How does it feel when you hear that song? You are officially a part of …
A smash. I’m honored. I still be hearing it to this day.
Do you have a favorite name check or line check in a song, like another rapper paying homage to you?
The intro to my show is a whole collage of Big Pun, Jay Z, Nas, when they quoted my name or something like that. That’s how my show starts. And the simple fact that R.A. the Rugged Man lives by the slogan, “I don’t want fans that don’t know who G Rap is.” I just did a show up in New Hampshire Saturday and the promoter was telling they had R.A the Rugged Man not that long ago and when he got onstage, he said, “Listen. Whoever out there don’t know who G Rap is, get the fuck out the room.” [Laughs] He’s a beast. He’s a problem.
Do you listen to contemporary rap music?
I just now started opening up to the Migos, you know what I’m saying? [Laughs] I’m so, like, out of the loop with what’s going on right now. And, uh, I kept getting a brush with the Migos here and there in little spurts. To the point where I heard something and it really caught my ear, and I was like, “Yo, I gotta give these dudes a listen” I like ’em. So far … I’m still not deep, deep into them yet, I’m just getting there. They just turned on the G Rap button, you know what I’m saying? I’m just getting started.

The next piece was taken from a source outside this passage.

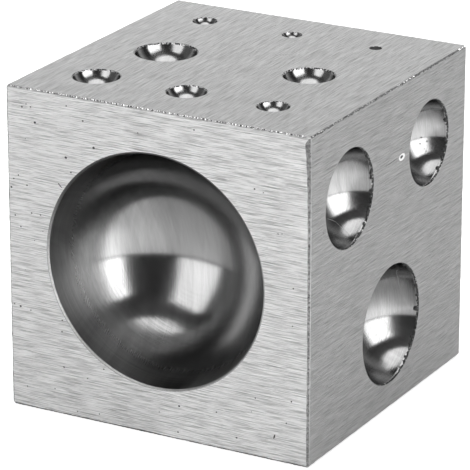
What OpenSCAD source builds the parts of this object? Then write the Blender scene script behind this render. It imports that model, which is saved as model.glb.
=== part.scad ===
// Dapping block: one solid steel cube with round cups of falling size sunk into its six faces.
// A sheet metal disc is laid over a cup and driven in with a ball punch of like size.
// Axes: X to the right, Y to the back, Z up, in millimetres.
// Origin: the middle of the bottom face.

/* [Block] */
// Side of the cube
side = 60; // [60:0.5:80]
// Width that the bevel takes off each of the two faces that meet at an edge
edge_bevel = 0.4; // [0.2:0.1:1.5]
// Distance of the drilling centre line to the left of the middle, on the front and the top
centre_line_left = 0.4; // [-1:0.1:1]

/* [Depth of the cups] */
// Depth of the front face's cup as a share of its mouth's radius, where 1 is a full half ball
front_depth = 0.916; // [0.7:0.002:1]
// The same share for the cups of the other three upright faces
side_depth = 0.81; // [0.7:0.002:1]
// The same share for the cups of the top and bottom faces
level_depth = 0.767; // [0.7:0.002:1]

/* [Front face, one cup] */
// Diameter of the large cup's mouth, inside its rim break
front_d = 42.8; // [30:0.1:45]
// Height of the large cup above the middle of the face
front_rise = 0.4; // [-1:0.1:1]
// Width of the break turned round the large cup's mouth
front_rim_break = 0.2; // [0.1:0.05:0.5]

/* [Top face, eight cups] */
// Distance of the front row from the front edge
top_front_row = 11.6; // [10:0.1:15]
// Distance of the back row from the back edge
top_back_row = 9.8; // [8:0.1:15]
// Distance of the left column from the left edge
top_left_column = 11.5; // [10:0.1:13]
// Distance of the right column from the right edge
top_right_column = 13.4; // [10:0.1:15]
// Diameter of the front row's left cup
top_front_left_d = 8.5; // [5:0.1:12]
// Diameter of the front row's middle cup
top_front_middle_d = 7.2; // [4:0.1:12]
// Diameter of the front row's right cup
top_front_right_d = 5.8; // [3:0.1:12]
// Diameter of the middle row's left cup
top_middle_left_d = 11.3; // [8:0.1:14]
// Distance of the middle row's left cup from the left edge
top_middle_left = 14.9; // [11:0.1:17]
// Diameter of the middle row's right cup
top_middle_right_d = 9.3; // [7:0.1:14]
// Distance of the middle row's right cup from the right edge
top_middle_right = 16.2; // [11:0.1:17]
// Diameter of the back row's left cup
top_back_left_d = 4.6; // [2:0.1:12]
// Diameter of the back row's middle cup
top_back_middle_d = 3.7; // [2:0.1:12]
// Diameter of the back row's right cup
top_back_right_d = 2.3; // [1.5:0.1:12]

/* [Right face, three cups] */
// Gap from the top edge to the rims of both upper cups
right_top_gap = 6.4; // [4:0.1:9]
// Diameter of the upper cup near the front edge
right_front_d = 17.7; // [12:0.1:19]
// Gap from the front edge to that cup's rim
right_front_gap = 5.65; // [4:0.05:8]
// Diameter of the upper cup near the back edge
right_back_d = 15.6; // [12:0.1:18]
// Gap from the back edge to that cup's rim
right_back_gap = 7.05; // [4:0.05:9]
// Diameter of the lower cup
right_lower_d = 22; // [16:0.1:24]
// Gap from the bottom edge to the lower cup's rim
right_bottom_gap = 5; // [3:0.1:7]
// Distance of the lower cup behind the middle of the face
right_lower_back = 1.1; // [-2:0.1:3]

/* [Left face, two cups] */
// Diameter of the upper cup
left_upper_d = 30; // [24:0.5:31]
// Diameter of the lower cup
left_lower_d = 25; // [20:0.5:26]
// Gap from the top and bottom edges to the rims of the cups
left_end_gap = 3.5; // [3:0.1:5]
// Gap from the front and back edges to the rims of the cups
left_side_gap = 5.5; // [5:0.1:7]

/* [Back face, four cups] */
// Distance of both rows from the top and bottom edges
back_row = 15.5; // [14:0.1:18]
// Distance of both columns from the left and right edges
back_column = 15.5; // [14:0.1:17]
// Diameter of the lower cup near the left face
back_lower_left_d = 20; // [14:0.1:22]
// Diameter of the lower cup near the right face
back_lower_right_d = 19; // [14:0.1:22]
// Diameter of the upper cup near the right face
back_upper_right_d = 16.5; // [12:0.1:18]
// Diameter of the upper cup near the left face
back_upper_left_d = 14.4; // [12:0.1:17]

/* [Bottom face, six cups] */
// Distance of both rows from the front and back edges
bottom_row = 15; // [13:0.1:17]
// Distance of the outer columns from the left and right edges
bottom_column = 12; // [10:0.1:14]
// Diameter of the back row's left cup
bottom_back_left_d = 13.4; // [9:0.1:14]
// Diameter of the back row's middle cup
bottom_back_middle_d = 12.4; // [9:0.1:14]
// Diameter of the back row's right cup
bottom_back_right_d = 10.3; // [7:0.1:14]
// Diameter of the front row's left cup
bottom_front_left_d = 6.5; // [4:0.1:9]
// Diameter of the front row's middle cup
bottom_front_middle_d = 5.2; // [3:0.1:9]
// Diameter of the front row's right cup
bottom_front_right_d = 3; // [2:0.1:9]

/* [Hidden] */
$fn = 96;
steel = [0.72, 0.72, 0.73];
half = side / 2;

// Each cup is [diameter, place to the right, place upwards], seen square on from outside,
// counted from the middle of its face.
TOP_CUPS = [
    [top_front_left_d, top_left_column - half, top_front_row - half],
    [top_front_middle_d, -centre_line_left, top_front_row - half],
    [top_front_right_d, half - top_right_column, top_front_row - half],
    [top_middle_left_d, top_middle_left - half, 0],
    [top_middle_right_d, half - top_middle_right, 0],
    [top_back_left_d, top_left_column - half, half - top_back_row],
    [top_back_middle_d, -centre_line_left, half - top_back_row],
    [top_back_right_d, half - top_right_column, half - top_back_row],
];
RIGHT_CUPS = [
    [right_front_d, right_front_gap + right_front_d / 2 - half, half - right_top_gap - right_front_d / 2],
    [right_back_d, half - right_back_gap - right_back_d / 2, half - right_top_gap - right_back_d / 2],
    [right_lower_d, right_lower_back, right_bottom_gap + right_lower_d / 2 - half],
];
// From outside, the left face has the back edge on its left
LEFT_CUPS = [
    [left_upper_d, left_side_gap + left_upper_d / 2 - half, half - left_end_gap - left_upper_d / 2],
    [left_lower_d, half - left_side_gap - left_lower_d / 2, left_end_gap + left_lower_d / 2 - half],
];
// From outside, the back face has the block's right face on its left
BACK_CUPS = [
    [back_lower_left_d, half - back_column, back_row - half],
    [back_lower_right_d, back_column - half, back_row - half],
    [back_upper_right_d, back_column - half, half - back_row],
    [back_upper_left_d, half - back_column, half - back_row],
];
// From below, with the left edge on the left, the front edge is at the top
BOTTOM_CUPS = [
    [bottom_back_left_d, bottom_column - half, bottom_row - half],
    [bottom_back_middle_d, 0, bottom_row - half],
    [bottom_back_right_d, half - bottom_column, bottom_row - half],
    [bottom_front_left_d, bottom_column - half, half - bottom_row],
    [bottom_front_middle_d, 0, half - bottom_row],
    [bottom_front_right_d, half - bottom_column, half - bottom_row],
];

// The frames of the faces: X to the right and Y upwards on the face, Z out of the block
module on_front() translate([0, -half, half]) rotate([90, 0, 0]) children();
module on_right() translate([half, 0, half]) rotate([90, 0, 90]) children();
module on_back() translate([0, half, half]) rotate([90, 0, 180]) children();
module on_left() translate([-half, 0, half]) rotate([90, 0, -90]) children();
module on_top() translate([0, 0, side]) children();
module on_bottom() rotate([180, 0, 0]) children();

// The square of a face with its corners cut off, as a bar along Z through the whole block
module bevelled_bar() {
    inner = half - edge_bevel;
    linear_extrude(height = side, center = true)
        polygon([
            [-inner, -half], [inner, -half], [half, -inner], [half, inner],
            [inner, half], [-inner, half], [-half, inner], [-half, -inner],
        ]);
}

// The cube with all twelve edges bevelled: what three crossing bars have in common
module bevelled_cube() {
    translate([0, 0, half])
        intersection() {
            bevelled_bar();
            rotate([90, 0, 0]) bevelled_bar();
            rotate([0, 90, 0]) bevelled_bar();
        }
}

// The ball that sinks a cup with a mouth of diameter d: its centre lies a little outside the face
module ball(d, depth_share) {
    mouth_r = d / 2;
    depth = depth_share * mouth_r;
    ball_r = (mouth_r * mouth_r + depth * depth) / (2 * depth);
    translate([0, 0, ball_r - depth]) sphere(r = ball_r);
}

// The balls of all the cups of one face
module balls(cups, depth_share) {
    for (cup = cups)
        translate([cup[1], cup[2], 0]) ball(cup[0], depth_share);
}

// The large cup, with a cone at 45 degrees that breaks the sharp edge of its mouth
module large_ball() {
    translate([-centre_line_left, front_rise, 0]) {
        ball(front_d, front_depth);
        translate([0, 0, -2 * front_rim_break])
            cylinder(
                h = 3 * front_rim_break,
                r1 = front_d / 2 - front_rim_break,
                r2 = front_d / 2 + 2 * front_rim_break
            );
    }
}

module block() {
    color(steel)
        difference() {
            bevelled_cube();
            on_front() large_ball();
            on_top() balls(TOP_CUPS, level_depth);
            on_right() balls(RIGHT_CUPS, side_depth);
            on_left() balls(LEFT_CUPS, side_depth);
            on_back() balls(BACK_CUPS, side_depth);
            on_bottom() balls(BOTTOM_CUPS, level_depth);
        }
}

block();
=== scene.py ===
# %% [markdown]
# # A dapping block in ground and polished steel
#
# A dapping block is a steel cube with round cups sunk into its faces. A disc of sheet metal is
# laid over a cup and driven in with a ball punch, which domes it. The real block is one piece, so
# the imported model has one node. This lesson dresses it: the same cube and cups with a fine mesh,
# edges as the grinder leaves them, and steel that is ground, polished or raw.

import math
import random
from collections import namedtuple
from functools import partial

import bmesh
import bpy
import numpy as np
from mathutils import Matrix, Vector, geometry, noise


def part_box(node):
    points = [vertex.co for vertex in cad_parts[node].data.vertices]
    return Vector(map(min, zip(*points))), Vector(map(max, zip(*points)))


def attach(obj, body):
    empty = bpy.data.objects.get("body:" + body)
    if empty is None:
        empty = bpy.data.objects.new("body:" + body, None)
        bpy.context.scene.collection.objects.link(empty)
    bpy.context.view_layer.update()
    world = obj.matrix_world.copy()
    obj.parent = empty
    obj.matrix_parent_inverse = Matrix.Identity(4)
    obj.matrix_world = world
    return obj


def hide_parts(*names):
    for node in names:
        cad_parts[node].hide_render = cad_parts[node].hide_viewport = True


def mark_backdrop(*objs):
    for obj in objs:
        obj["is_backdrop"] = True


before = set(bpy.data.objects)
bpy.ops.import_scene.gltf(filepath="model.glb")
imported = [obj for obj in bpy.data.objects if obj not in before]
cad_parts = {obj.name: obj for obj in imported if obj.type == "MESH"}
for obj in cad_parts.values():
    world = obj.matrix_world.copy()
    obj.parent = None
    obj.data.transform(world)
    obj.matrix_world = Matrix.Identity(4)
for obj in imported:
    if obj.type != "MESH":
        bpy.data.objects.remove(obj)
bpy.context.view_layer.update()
MM = 0.001
X, Y, Z = Vector((1, 0, 0)), Vector((0, 1, 0)), Vector((0, 0, 1))

# %% [markdown]
# ## The camera
#
# The photograph is taken with a long lens from a little above. A camera fitted to the block's
# corners gives the angles, the distance and the lens. Blender's camera looks along its own -Z.

# %% Place the camera
CAMERA_TURN = math.radians(28.98)  # to the right of straight in front
CAMERA_RISE = math.radians(20.036)  # above level
CAMERA_DISTANCE = 640.3 * MM
CAMERA_AIM = Vector((-0.455, -1.037, 28.12)) * MM
CAMERA_LENS = 273.2


def new_object(name, data):
    made = bpy.data.objects.new(name, data)
    bpy.context.scene.collection.objects.link(made)
    return made


level = math.cos(CAMERA_RISE)
towards_camera = Vector((math.sin(CAMERA_TURN) * level, -math.cos(CAMERA_TURN) * level,
                         math.sin(CAMERA_RISE)))
camera = new_object("camera", bpy.data.cameras.new("camera"))
camera.data.sensor_width = 36
camera.data.lens = CAMERA_LENS
camera.data.clip_start = 0.01
camera.location = CAMERA_AIM + CAMERA_DISTANCE * towards_camera
camera.rotation_euler = (-towards_camera).to_track_quat("-Z", "Y").to_euler()
bpy.context.scene.camera = camera
bpy.context.scene.view_settings.view_transform = "Standard"
print("camera at", tuple(round(v, 4) for v in camera.location))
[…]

They’re such a unique case because they get known for these really catchy, simple hooks, but then when they start rapping, it’s this really intensely lyrical …
They go hard. Yeah, they got the balance of having that catchy chorus and what’s going on right now and then, like you said, when they come time to spit, they going in. So they make a nigga like G Rap appreciate them, not just the 17-year-old kids, you know what I mean?